Given instruction: Exactly repeat the lines starting at the one that holds "Turn this picture" and ending at the one that holds "gusset_edge_margin = 18". Both end lines count; leave out everything else.

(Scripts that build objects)
==*==

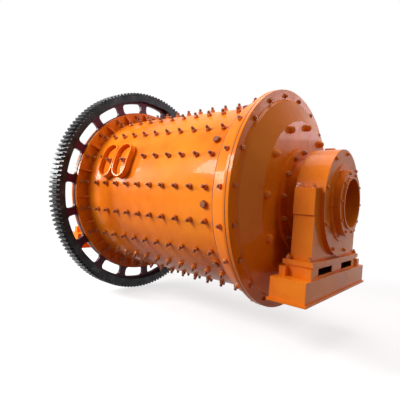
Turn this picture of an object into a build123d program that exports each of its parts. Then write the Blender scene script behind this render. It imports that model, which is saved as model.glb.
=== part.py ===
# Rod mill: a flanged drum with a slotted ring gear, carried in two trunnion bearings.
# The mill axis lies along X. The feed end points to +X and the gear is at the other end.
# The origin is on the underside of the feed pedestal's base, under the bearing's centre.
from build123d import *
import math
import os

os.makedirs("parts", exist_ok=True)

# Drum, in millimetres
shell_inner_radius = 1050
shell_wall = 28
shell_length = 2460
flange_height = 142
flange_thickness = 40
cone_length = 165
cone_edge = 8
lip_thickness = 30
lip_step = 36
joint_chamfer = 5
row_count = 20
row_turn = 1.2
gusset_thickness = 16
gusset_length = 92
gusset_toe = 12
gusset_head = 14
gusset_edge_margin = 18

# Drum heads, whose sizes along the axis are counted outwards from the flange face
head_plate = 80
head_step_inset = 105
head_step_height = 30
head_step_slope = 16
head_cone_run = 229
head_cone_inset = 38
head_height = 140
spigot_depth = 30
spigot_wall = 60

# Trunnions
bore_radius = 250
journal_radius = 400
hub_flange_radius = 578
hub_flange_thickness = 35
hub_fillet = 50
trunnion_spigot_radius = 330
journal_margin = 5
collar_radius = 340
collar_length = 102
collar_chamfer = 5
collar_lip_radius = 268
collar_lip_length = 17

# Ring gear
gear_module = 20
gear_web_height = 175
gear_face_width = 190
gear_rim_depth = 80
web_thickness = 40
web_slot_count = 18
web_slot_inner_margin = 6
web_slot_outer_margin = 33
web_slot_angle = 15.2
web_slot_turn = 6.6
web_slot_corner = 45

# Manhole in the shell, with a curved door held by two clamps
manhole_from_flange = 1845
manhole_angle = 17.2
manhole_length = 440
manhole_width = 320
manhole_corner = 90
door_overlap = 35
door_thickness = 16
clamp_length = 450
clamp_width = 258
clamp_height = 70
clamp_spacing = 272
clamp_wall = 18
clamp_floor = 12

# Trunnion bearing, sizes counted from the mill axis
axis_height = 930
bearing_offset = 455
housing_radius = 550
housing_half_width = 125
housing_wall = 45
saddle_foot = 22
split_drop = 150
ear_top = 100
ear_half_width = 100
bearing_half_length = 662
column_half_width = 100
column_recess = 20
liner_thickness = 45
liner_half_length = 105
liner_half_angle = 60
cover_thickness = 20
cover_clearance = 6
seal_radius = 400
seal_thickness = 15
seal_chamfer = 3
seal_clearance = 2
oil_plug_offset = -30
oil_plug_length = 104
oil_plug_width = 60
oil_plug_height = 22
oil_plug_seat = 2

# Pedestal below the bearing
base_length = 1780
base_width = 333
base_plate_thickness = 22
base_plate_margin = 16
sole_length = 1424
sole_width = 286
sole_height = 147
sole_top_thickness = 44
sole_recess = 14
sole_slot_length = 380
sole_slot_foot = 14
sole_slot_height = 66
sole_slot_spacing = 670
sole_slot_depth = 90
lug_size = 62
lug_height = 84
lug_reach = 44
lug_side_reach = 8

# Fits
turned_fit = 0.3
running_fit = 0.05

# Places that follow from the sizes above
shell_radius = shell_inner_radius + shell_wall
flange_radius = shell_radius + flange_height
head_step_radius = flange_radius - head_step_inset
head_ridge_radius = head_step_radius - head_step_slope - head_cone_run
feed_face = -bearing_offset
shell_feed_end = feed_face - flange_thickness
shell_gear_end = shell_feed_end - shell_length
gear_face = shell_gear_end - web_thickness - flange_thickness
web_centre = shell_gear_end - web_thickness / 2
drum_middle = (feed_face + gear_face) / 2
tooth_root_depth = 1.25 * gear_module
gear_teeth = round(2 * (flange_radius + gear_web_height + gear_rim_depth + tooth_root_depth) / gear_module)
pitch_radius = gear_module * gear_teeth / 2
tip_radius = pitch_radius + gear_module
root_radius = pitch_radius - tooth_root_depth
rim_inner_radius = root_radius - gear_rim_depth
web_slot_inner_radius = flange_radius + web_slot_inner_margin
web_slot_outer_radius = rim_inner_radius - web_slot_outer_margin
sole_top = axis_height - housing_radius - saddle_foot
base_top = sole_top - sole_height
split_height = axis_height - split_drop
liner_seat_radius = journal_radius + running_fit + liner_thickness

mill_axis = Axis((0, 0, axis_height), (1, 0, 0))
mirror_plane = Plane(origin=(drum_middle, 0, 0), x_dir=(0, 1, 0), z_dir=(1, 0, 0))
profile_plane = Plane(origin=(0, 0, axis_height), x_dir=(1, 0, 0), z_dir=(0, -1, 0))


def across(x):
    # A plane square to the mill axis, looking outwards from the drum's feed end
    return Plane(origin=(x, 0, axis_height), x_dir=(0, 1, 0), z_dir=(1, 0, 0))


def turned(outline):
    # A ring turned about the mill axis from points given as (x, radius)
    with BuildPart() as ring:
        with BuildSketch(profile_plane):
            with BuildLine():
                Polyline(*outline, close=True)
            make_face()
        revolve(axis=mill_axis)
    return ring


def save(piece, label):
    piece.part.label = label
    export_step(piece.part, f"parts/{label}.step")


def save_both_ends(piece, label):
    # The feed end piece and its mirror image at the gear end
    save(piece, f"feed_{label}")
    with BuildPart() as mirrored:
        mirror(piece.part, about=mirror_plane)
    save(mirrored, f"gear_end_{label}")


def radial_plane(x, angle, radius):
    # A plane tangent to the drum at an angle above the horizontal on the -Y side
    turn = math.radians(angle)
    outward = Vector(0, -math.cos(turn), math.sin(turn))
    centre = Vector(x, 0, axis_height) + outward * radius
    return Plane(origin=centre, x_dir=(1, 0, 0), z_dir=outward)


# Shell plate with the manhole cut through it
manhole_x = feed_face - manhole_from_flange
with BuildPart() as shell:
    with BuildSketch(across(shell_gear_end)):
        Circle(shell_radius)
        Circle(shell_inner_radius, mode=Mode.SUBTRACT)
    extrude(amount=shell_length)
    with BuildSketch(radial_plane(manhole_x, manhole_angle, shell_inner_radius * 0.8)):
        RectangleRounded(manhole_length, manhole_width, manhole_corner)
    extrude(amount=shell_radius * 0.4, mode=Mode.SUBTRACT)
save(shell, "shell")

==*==

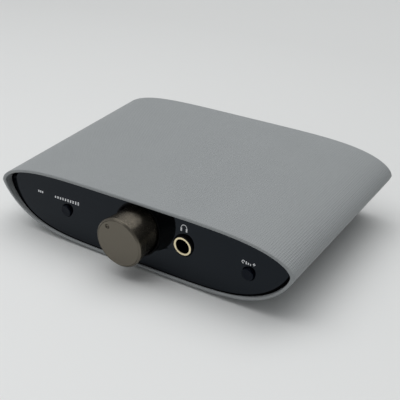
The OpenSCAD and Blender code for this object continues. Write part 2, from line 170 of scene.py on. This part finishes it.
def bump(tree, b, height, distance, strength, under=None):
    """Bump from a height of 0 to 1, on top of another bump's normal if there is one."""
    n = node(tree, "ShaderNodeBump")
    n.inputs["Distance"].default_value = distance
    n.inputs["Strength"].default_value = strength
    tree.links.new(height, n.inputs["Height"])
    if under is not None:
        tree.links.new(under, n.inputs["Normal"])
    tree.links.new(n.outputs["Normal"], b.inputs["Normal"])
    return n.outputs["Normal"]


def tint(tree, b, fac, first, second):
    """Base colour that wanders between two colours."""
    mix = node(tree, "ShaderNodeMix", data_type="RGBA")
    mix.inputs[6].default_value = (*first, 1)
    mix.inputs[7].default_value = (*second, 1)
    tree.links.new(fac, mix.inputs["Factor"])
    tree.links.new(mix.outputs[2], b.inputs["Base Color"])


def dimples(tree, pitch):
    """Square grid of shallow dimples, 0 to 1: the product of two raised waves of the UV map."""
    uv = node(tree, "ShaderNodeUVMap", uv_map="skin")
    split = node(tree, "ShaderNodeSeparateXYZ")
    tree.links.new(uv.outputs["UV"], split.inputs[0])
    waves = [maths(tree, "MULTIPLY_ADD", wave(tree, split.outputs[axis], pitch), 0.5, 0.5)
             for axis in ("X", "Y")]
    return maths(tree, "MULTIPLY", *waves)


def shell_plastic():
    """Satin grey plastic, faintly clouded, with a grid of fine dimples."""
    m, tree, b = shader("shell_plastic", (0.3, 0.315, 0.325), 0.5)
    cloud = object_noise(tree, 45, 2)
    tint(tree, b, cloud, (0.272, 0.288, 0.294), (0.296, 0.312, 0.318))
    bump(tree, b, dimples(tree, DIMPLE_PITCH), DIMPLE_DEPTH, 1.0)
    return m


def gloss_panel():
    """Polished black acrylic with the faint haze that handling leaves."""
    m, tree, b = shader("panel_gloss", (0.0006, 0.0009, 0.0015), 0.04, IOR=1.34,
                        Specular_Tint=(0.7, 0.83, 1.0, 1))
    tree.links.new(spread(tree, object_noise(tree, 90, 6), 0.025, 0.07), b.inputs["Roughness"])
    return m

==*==

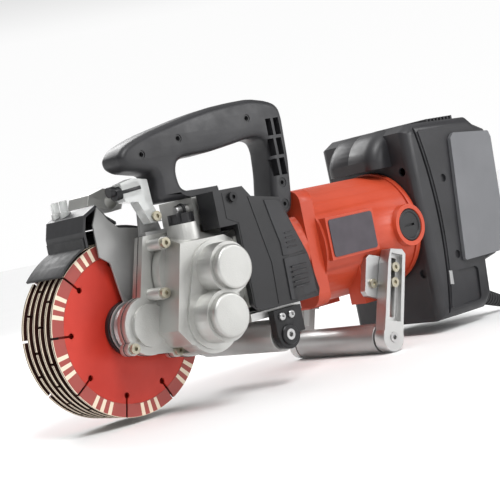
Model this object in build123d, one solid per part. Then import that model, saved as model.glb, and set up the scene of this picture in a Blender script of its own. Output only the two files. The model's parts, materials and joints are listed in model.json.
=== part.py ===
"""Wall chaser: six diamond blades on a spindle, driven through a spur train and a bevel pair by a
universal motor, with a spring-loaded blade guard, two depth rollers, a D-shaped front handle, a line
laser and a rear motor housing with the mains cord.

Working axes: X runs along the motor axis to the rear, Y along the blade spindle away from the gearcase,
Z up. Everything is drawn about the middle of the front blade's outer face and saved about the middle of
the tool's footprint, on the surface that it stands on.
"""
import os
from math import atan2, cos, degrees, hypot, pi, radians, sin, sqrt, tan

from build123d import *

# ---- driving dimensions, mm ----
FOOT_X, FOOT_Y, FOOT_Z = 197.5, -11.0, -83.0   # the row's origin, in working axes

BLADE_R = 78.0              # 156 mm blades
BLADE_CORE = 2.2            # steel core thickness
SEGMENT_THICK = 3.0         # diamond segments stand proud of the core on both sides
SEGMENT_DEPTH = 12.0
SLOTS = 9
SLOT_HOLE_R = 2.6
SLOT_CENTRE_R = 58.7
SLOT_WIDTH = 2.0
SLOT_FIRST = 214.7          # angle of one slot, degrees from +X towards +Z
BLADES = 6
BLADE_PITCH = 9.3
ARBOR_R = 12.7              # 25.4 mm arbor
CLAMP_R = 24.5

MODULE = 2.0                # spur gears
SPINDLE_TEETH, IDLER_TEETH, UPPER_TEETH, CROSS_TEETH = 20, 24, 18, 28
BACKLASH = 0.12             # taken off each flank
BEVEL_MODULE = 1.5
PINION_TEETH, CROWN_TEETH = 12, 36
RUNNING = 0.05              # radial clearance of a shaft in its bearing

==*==

Written reply:
Turn this picture of an object into a build123d program that exports each of its parts. Then write the Blender scene script behind this render. It imports that model, which is saved as model.glb.
=== part.py ===
# Rod mill: a flanged drum with a slotted ring gear, carried in two trunnion bearings.
# The mill axis lies along X. The feed end points to +X and the gear is at the other end.
# The origin is on the underside of the feed pedestal's base, under the bearing's centre.
from build123d import *
import math
import os

os.makedirs("parts", exist_ok=True)

# Drum, in millimetres
shell_inner_radius = 1050
shell_wall = 28
shell_length = 2460
flange_height = 142
flange_thickness = 40
cone_length = 165
cone_edge = 8
lip_thickness = 30
lip_step = 36
joint_chamfer = 5
row_count = 20
row_turn = 1.2
gusset_thickness = 16
gusset_length = 92
gusset_toe = 12
gusset_head = 14
gusset_edge_margin = 18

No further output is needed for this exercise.